Professor of Urban Geography at Delft University of Technology

Areas of expertise

  • - Urban inequalities and their effects
  • - Socio-economic segregation
  • - Neighborhood effects

Major works

  • van Ham M. Tammaru T., Ubarevičienė R. & Janssen H. (2021) Urban socio-economic segregation and income inequality. A global perspective. Springer Open.
  • van Ham M., Uesugi M., Tammaru T., Manley D. & Janssen H. (forthcoming) Changing occupational structures and residential segregation in New York, London and Tokyo. Nature Human Behavior.

Social links

About me

Maarten van Ham is Professor of Urban Geography, head of the Urban Studies Research Group and head of the Department of Urbanism at Delft University of Technology. He is a population geographer with a background in economic and urban geography and has published over 110 academic papers and has written, edited or contributed to 10 edited.

Van Ham studied economic geography at Utrecht University, where he obtained his PhD with honors in 2002. He worked at the University of Amsterdam and Utrecht University and was affiliated with the Max Planck Institute in Berlin.
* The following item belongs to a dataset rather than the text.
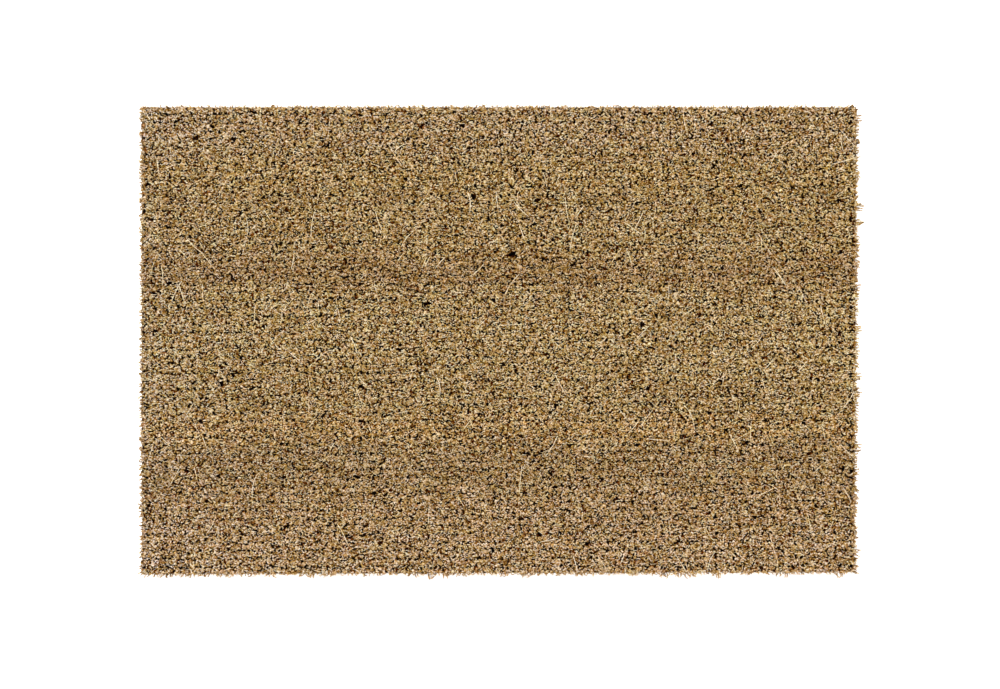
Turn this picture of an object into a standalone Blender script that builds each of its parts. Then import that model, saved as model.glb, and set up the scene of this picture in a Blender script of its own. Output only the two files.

In 2006 he was appointed Director of the Centre for Housing Research (CHR) at the University of St Andrews. In 2011 he was appointed full Professor of Geography at the University of St Andrews in the UK and also became full Professor of Urban Geography at Delft University of Technology in the Netherlands.

He has expertise in the fields of urban poverty and inequality, segregation, residential mobility and migration; neighborhood effects; urban and neighborhood change; housing market behavior and housing choice; geography of labor markets; spatial mismatch of workers and employment opportunities.